Does that mean that the datasets would be taken back to an unpublished state? I'm trying to think about what we should let the collection admin know.

landreev commented 9 months ago

Does that mean that the datasets would be taken back to an unpublished state?

I was thinking of removing all the CAFE* fields from the 2 datasets, but leaving them published with the other metadata values intact. Then, once the fixed blocks are installed, they would edit and republish them as needed.

If it's necessary to revert them to unpublished drafts, that can be done as well. We are already doing so many hacky/custom things for this effort, might as well. 

But it is necessary to remove ALL the existing CAFE fields; not just the ones that have been modified. Because we need to uninstall the blocks before we can install the fixed versions.

jggautier commented 9 months ago

Ah, I get it. I can't imagine that the collection admin would object to having to create a new minor version for each dataset. so hopefully we don't have to revert the published datasets back to unpublished drafts.
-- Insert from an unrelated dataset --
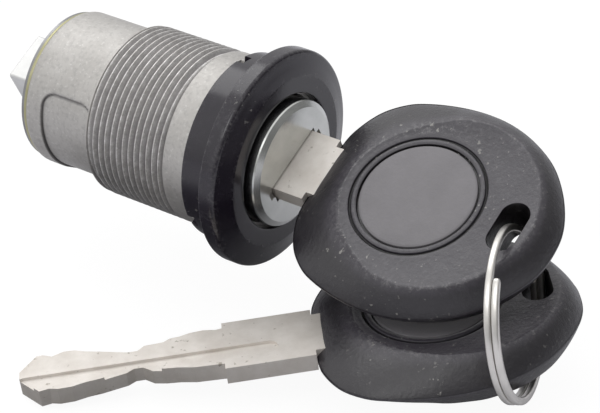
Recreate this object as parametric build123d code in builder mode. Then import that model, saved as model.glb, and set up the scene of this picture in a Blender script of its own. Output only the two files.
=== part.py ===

I'll email the collection admin now to ask.

landreev commented 9 months ago

These latest block changes, do they need to be applied on the test ec2 instance?

qqmyers commented 9 months ago

@jggautier FWIW: Update-current-version could also be done to avoid a new version (with appropriate permissions).

jggautier commented 9 months ago

Yes, could you apply the latest block changes to the test ec2 instance @landreev?

jggautier commented 9 months ago

Thanks @landreev for applying the changes to the ec2 test instance! I see the changes and everything's working as expected.

I'll let the collection admin know that:

Does that all sound good? I'll wait to hear back from you before I email the collection admin.

landreev commented 9 months ago

That sounds perfect. I'll wait for you to confirm that they are ok w/ all of this, before proceeding to delete any fields.

jggautier commented 9 months ago

Okay, they wrote that they're okay with it

landreev commented 9 months ago

OK, I'll look into the 2 datasets with the populated fields next. Will report.